--- start DATASET CONTENT ---

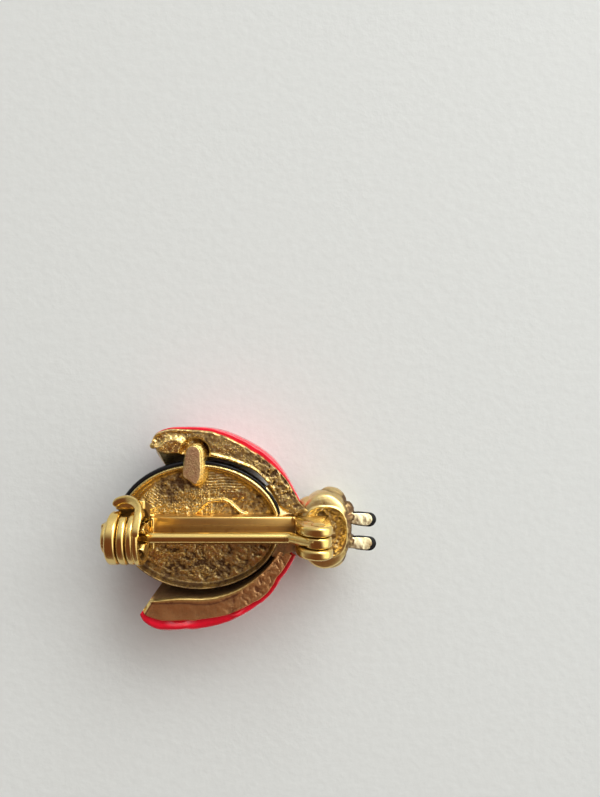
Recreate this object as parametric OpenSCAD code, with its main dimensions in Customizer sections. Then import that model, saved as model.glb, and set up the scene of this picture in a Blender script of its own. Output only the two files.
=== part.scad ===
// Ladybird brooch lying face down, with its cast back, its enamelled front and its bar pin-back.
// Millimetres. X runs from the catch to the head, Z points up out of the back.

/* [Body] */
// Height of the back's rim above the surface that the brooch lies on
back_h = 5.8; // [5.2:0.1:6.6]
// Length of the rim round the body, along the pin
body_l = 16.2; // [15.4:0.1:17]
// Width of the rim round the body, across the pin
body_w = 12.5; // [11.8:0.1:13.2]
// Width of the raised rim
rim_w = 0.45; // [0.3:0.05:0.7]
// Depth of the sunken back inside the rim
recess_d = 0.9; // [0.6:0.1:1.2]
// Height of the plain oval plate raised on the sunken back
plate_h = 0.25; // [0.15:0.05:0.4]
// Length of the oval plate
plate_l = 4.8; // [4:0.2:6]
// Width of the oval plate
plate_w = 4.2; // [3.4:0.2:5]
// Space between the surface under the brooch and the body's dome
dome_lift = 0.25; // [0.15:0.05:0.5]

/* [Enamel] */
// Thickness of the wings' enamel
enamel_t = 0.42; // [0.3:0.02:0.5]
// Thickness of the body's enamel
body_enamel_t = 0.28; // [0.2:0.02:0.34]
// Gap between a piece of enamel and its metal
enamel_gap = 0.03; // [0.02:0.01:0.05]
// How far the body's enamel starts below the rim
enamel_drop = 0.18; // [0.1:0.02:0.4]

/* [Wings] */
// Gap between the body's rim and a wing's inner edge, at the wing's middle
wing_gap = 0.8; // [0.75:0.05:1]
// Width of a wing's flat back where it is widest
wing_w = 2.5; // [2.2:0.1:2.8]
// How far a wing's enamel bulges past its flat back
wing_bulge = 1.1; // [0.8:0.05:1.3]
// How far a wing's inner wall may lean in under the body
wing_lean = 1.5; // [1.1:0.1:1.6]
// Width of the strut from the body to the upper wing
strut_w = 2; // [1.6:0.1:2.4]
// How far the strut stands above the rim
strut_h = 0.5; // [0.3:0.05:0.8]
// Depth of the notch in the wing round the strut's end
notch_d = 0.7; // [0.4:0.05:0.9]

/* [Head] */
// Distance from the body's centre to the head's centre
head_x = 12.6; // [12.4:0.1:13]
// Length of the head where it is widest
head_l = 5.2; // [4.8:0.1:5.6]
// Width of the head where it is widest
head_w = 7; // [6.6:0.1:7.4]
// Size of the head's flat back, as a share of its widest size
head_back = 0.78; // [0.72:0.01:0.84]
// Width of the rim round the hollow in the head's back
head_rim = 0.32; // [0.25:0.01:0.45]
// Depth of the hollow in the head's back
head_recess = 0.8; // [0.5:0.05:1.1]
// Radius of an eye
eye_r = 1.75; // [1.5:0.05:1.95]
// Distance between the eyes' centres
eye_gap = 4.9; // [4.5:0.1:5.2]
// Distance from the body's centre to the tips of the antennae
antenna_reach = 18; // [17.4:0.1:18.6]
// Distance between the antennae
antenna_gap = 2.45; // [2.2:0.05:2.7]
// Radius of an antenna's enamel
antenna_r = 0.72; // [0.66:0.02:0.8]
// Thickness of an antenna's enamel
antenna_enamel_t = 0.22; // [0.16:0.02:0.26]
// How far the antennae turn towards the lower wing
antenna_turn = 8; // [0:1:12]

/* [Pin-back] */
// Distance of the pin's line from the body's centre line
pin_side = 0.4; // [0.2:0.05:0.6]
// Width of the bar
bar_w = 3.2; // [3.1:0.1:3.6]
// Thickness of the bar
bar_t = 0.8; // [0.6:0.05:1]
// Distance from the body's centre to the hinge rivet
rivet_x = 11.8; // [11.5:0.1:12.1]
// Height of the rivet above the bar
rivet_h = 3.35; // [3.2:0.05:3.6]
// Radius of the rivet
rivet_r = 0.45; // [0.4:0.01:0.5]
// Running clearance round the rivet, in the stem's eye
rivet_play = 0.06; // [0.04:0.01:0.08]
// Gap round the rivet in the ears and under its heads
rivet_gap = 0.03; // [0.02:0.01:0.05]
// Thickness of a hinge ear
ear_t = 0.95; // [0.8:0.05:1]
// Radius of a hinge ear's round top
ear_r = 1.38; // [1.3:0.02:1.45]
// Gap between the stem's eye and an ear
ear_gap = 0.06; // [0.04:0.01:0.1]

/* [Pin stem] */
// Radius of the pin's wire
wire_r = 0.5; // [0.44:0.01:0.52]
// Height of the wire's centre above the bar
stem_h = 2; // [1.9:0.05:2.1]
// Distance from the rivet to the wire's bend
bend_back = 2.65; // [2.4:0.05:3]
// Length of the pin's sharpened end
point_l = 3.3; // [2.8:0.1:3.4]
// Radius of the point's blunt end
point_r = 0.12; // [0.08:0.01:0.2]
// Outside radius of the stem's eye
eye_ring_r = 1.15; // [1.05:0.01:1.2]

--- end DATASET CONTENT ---

Please write out exactly the lines from the start of the data through the line that contains "of the back.", both ends included, and nothing else.

- **EXERCISE SOLUTION**
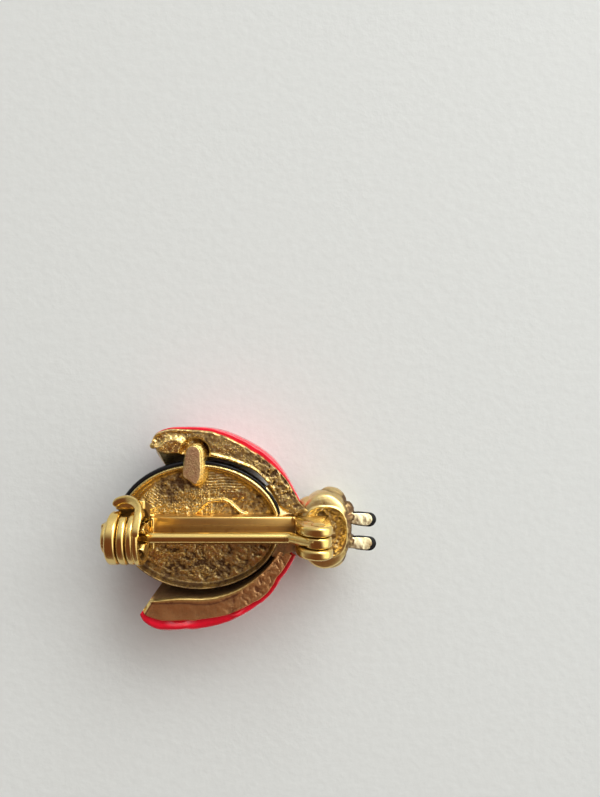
Recreate this object as parametric OpenSCAD code, with its main dimensions in Customizer sections. Then import that model, saved as model.glb, and set up the scene of this picture in a Blender script of its own. Output only the two files.
=== part.scad ===
// Ladybird brooch lying face down, with its cast back, its enamelled front and its bar pin-back.
// Millimetres. X runs from the catch to the head, Z points up out of the back.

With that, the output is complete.